Humanitarian crises, natural disasters, disease outbreaks – the needs today as pressing as ever, but the way we give is evolving. Philanthropy experts say there are notable shifts brewing in terms of where, when and how Americans open their wallets to charitable causes.
Here’s what to expect in charitable giving trends in 2019.
Giving bigger donations, but less frequently
Charities and non-governmental organizations, or NGOs, are watching carefully to see if the doubling of the standard deduction under the Tax Cuts and Jobs Act of 2017 changes how – and how much – we give.

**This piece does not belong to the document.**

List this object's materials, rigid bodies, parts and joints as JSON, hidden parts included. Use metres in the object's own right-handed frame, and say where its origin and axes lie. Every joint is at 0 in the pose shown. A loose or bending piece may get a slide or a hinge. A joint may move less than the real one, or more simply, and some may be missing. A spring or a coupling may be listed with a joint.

“Certainly, the NGOs are worried,” says Barbara Leopold, associate director of the Center on Philanthropy and Civil Society at the Graduate Center of the City University of New York. “There’s a great deal of worry about it on the receiving end.”
One potential change is that people could switch to giving every other or every third year instead of annually, a tactic called “bunching” that would let them itemize in their giving years to get the deduction, and take the standard deduction in other years. “At the higher level of giving, people who were giving in calculated ways – I think they’re keeping a closer watch on what effects the law will have,” Leopold says.
Using technology to mobilize support
If you feel like you’ve seen more notifications in your Facebook feed that someone is raising money for a good cause to celebrate a birthday or other milestone, you’re probably right. “We have seen a rise in crowdfunding and peer-to-peer funding,” says Una Osili, professor of economics and philanthropic studies at Indiana University’s Lilly Family School of Philanthropy.
This growth is a confluence of two trends, she says: the desire of donors to personalize their giving, and advances in technology that make giving, or asking others to give on your behalf, as easy as typing up a heartfelt message and hitting “enter.”
Osili says the trifecta of how giving is traditionally framed – as gifts of “talent, treasure or time” – is getting a fourth leg. “Now, some people are adding ‘testimony’ to that, using social media to get the word out around a cause or get people mobilized around an issue.”